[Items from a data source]
++++++++

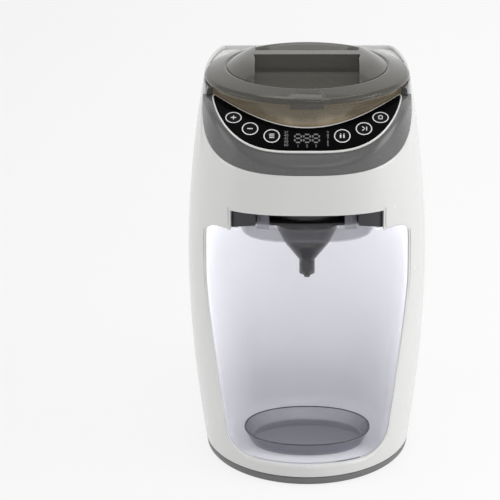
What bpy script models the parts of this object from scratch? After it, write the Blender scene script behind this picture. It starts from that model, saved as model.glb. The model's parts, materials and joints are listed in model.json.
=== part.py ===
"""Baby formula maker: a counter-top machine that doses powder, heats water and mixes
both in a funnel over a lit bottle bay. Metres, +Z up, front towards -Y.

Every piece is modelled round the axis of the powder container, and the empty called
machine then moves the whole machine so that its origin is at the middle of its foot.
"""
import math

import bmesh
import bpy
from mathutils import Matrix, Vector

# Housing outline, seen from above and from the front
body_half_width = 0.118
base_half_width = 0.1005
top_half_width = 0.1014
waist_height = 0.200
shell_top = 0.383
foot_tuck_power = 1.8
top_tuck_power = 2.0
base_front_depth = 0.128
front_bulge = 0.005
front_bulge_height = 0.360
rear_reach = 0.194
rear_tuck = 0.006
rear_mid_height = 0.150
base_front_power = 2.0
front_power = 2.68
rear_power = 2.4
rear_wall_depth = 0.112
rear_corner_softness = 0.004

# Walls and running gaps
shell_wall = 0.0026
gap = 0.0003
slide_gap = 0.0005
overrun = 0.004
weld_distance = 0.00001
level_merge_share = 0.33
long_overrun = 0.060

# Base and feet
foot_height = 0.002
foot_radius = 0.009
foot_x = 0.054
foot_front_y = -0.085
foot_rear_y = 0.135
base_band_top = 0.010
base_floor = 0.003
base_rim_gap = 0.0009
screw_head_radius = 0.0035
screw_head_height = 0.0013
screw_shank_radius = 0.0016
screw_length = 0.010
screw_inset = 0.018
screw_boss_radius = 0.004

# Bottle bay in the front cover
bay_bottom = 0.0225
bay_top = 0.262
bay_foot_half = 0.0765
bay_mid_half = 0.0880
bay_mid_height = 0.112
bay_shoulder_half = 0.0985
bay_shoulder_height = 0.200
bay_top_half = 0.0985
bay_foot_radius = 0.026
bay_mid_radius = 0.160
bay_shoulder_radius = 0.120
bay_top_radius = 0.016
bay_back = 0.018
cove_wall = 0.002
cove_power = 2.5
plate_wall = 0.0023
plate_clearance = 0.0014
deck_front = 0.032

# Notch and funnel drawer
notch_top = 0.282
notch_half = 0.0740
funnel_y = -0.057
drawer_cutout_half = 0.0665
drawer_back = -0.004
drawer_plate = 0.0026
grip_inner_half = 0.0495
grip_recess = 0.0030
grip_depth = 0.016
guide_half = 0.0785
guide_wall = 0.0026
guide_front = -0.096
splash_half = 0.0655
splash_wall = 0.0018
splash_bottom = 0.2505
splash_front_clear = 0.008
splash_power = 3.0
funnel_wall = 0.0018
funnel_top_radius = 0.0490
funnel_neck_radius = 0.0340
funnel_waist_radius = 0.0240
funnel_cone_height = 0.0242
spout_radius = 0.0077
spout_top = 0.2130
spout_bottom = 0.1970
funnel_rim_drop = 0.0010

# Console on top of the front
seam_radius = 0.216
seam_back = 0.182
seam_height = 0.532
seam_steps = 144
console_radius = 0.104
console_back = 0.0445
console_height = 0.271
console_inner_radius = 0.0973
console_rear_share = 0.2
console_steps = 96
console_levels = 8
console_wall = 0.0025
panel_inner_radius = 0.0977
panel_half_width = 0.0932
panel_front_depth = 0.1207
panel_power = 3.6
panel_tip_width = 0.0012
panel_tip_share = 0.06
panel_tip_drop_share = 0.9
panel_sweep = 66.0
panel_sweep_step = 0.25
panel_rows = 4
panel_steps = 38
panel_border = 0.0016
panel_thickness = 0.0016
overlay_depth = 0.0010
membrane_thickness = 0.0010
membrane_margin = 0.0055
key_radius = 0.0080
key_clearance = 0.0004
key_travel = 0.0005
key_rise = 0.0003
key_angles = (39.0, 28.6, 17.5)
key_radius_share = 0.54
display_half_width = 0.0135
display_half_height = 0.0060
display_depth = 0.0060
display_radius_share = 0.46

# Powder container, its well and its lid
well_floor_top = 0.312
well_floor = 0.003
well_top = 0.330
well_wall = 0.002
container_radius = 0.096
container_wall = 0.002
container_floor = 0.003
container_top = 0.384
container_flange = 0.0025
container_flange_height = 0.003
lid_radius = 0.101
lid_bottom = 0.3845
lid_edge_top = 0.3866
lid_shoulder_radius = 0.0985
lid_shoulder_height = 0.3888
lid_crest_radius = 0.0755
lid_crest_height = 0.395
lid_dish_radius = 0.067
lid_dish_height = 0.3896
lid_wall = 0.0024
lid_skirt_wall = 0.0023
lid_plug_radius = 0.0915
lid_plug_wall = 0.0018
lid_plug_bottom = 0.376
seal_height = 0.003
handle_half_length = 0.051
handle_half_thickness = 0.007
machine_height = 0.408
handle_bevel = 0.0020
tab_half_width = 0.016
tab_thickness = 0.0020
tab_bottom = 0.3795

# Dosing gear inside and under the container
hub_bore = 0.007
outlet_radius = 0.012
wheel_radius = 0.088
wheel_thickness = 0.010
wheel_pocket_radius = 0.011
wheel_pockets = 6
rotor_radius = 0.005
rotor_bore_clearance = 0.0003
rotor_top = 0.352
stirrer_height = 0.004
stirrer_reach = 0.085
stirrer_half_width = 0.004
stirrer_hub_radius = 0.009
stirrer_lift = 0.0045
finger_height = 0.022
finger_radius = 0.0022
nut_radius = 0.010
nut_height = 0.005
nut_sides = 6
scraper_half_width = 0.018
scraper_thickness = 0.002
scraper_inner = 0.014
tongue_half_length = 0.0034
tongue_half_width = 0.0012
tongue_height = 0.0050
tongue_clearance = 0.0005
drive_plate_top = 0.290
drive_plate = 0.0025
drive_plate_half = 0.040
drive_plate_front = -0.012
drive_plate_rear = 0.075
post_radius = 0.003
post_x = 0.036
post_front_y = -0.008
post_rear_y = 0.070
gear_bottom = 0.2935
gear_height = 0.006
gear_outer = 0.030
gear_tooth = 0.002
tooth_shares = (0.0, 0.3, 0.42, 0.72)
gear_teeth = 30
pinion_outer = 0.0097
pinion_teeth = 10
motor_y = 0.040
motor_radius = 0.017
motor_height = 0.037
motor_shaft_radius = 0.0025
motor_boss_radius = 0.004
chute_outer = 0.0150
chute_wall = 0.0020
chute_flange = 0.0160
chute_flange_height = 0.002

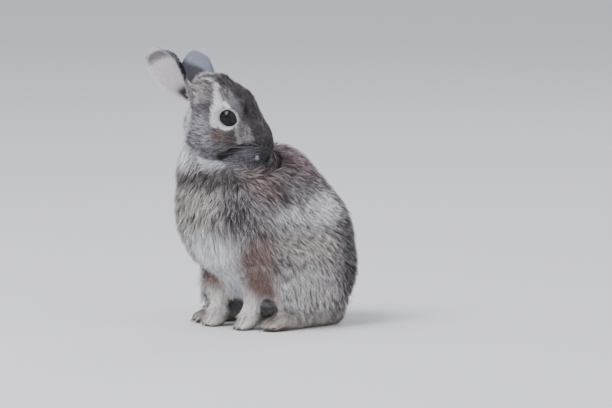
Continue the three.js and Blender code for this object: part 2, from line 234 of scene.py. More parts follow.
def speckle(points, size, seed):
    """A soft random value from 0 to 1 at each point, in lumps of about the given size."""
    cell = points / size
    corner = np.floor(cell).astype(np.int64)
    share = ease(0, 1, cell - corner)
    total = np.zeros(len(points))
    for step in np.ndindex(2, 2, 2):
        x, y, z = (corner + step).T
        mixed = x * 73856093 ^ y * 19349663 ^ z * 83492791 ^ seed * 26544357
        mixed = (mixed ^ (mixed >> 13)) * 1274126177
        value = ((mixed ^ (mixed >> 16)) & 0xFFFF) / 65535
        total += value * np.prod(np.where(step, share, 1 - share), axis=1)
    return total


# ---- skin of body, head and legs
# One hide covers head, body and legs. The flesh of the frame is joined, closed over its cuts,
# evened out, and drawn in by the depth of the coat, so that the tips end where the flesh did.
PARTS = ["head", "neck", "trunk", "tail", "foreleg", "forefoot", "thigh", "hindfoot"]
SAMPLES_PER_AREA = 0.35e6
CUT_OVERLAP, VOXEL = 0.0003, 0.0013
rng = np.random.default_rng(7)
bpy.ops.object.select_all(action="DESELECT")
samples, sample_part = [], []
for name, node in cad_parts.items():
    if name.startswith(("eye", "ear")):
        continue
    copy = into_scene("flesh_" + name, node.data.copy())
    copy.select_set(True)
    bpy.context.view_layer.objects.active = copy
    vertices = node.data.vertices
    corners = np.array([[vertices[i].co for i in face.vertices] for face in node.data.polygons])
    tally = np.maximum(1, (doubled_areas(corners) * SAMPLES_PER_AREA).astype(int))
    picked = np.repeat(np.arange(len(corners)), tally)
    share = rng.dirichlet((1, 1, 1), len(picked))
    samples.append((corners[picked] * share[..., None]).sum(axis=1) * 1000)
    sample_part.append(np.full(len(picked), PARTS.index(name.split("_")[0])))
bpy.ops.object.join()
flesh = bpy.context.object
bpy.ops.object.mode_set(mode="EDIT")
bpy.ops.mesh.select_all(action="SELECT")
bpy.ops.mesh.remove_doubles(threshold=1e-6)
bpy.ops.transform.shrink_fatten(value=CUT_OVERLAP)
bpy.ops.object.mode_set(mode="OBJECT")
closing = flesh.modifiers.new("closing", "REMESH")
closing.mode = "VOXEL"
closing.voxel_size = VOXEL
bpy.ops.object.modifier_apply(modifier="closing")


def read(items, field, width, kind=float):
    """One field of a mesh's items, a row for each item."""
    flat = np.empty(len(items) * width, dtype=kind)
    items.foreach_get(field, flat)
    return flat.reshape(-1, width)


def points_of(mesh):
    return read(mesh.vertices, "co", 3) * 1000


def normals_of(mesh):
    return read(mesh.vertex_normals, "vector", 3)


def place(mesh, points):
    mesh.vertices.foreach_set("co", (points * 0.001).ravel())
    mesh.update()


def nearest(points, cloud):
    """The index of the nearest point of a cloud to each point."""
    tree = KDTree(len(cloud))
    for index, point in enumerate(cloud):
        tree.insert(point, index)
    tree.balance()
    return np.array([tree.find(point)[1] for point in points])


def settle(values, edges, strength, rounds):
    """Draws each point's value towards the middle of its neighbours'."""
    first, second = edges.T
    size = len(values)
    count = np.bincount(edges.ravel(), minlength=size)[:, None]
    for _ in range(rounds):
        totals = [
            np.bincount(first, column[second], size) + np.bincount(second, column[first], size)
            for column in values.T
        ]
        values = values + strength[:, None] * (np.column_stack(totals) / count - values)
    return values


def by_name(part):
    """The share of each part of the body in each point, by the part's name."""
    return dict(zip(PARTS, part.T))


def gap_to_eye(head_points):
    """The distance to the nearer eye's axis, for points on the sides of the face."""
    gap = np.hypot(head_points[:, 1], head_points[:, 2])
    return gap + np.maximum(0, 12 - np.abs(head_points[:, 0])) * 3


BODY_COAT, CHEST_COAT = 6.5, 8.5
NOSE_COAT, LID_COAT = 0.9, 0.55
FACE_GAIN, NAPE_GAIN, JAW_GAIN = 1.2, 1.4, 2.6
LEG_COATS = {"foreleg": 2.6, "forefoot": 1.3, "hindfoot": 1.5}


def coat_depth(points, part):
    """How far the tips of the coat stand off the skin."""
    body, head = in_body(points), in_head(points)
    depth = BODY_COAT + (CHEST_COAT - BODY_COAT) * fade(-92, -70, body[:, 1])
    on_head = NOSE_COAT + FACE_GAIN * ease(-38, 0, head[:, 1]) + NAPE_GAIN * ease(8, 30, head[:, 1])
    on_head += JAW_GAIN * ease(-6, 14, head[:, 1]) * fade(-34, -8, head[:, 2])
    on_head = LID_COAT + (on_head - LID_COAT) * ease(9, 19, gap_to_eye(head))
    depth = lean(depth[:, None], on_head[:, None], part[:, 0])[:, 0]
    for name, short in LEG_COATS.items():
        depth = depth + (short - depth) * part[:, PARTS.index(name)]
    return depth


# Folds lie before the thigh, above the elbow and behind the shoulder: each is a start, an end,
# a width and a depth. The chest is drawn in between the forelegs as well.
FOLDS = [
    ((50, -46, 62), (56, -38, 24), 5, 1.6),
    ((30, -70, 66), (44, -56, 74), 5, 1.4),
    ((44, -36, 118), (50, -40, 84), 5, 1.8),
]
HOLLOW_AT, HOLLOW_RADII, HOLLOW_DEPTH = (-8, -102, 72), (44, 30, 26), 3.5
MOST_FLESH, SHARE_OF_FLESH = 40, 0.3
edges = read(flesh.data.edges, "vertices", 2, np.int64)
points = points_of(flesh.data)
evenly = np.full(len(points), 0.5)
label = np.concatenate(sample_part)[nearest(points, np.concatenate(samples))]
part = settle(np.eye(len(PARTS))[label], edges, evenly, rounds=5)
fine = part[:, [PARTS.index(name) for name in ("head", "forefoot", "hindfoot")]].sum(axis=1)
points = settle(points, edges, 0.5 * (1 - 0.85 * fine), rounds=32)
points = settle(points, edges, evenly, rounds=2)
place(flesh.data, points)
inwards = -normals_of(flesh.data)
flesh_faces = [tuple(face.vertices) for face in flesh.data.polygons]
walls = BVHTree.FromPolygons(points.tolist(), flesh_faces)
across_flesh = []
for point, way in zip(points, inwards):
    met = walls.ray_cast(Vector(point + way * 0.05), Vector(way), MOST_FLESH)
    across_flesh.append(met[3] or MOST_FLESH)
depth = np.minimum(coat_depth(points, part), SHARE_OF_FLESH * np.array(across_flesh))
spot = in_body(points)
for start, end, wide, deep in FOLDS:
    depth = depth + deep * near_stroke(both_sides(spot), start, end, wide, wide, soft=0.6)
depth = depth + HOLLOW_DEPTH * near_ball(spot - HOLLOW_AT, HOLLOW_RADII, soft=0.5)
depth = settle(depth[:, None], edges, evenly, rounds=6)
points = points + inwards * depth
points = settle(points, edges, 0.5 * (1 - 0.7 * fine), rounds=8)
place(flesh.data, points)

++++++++

Everything from the first line through the line containing "long_overrun = 0.060" should be quoted exactly, and nothing beyond it.

SOLUTION TO THE EXERCISE:
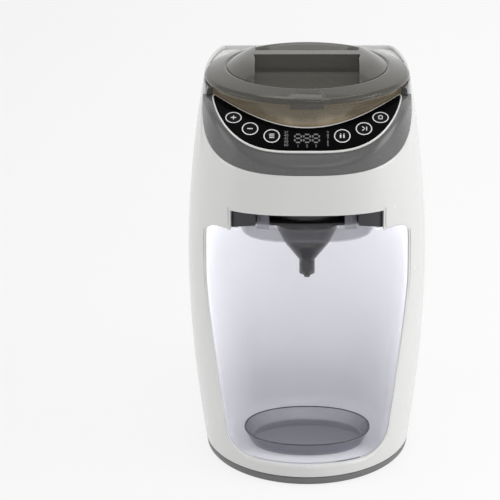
What bpy script models the parts of this object from scratch? After it, write the Blender scene script behind this picture. It starts from that model, saved as model.glb. The model's parts, materials and joints are listed in model.json.
=== part.py ===
"""Baby formula maker: a counter-top machine that doses powder, heats water and mixes
both in a funnel over a lit bottle bay. Metres, +Z up, front towards -Y.

Every piece is modelled round the axis of the powder container, and the empty called
machine then moves the whole machine so that its origin is at the middle of its foot.
"""
import math

import bmesh
import bpy
from mathutils import Matrix, Vector

# Housing outline, seen from above and from the front
body_half_width = 0.118
base_half_width = 0.1005
top_half_width = 0.1014
waist_height = 0.200
shell_top = 0.383
foot_tuck_power = 1.8
top_tuck_power = 2.0
base_front_depth = 0.128
front_bulge = 0.005
front_bulge_height = 0.360
rear_reach = 0.194
rear_tuck = 0.006
rear_mid_height = 0.150
base_front_power = 2.0
front_power = 2.68
rear_power = 2.4
rear_wall_depth = 0.112
rear_corner_softness = 0.004

# Walls and running gaps
shell_wall = 0.0026
gap = 0.0003
slide_gap = 0.0005
overrun = 0.004
weld_distance = 0.00001
level_merge_share = 0.33
long_overrun = 0.060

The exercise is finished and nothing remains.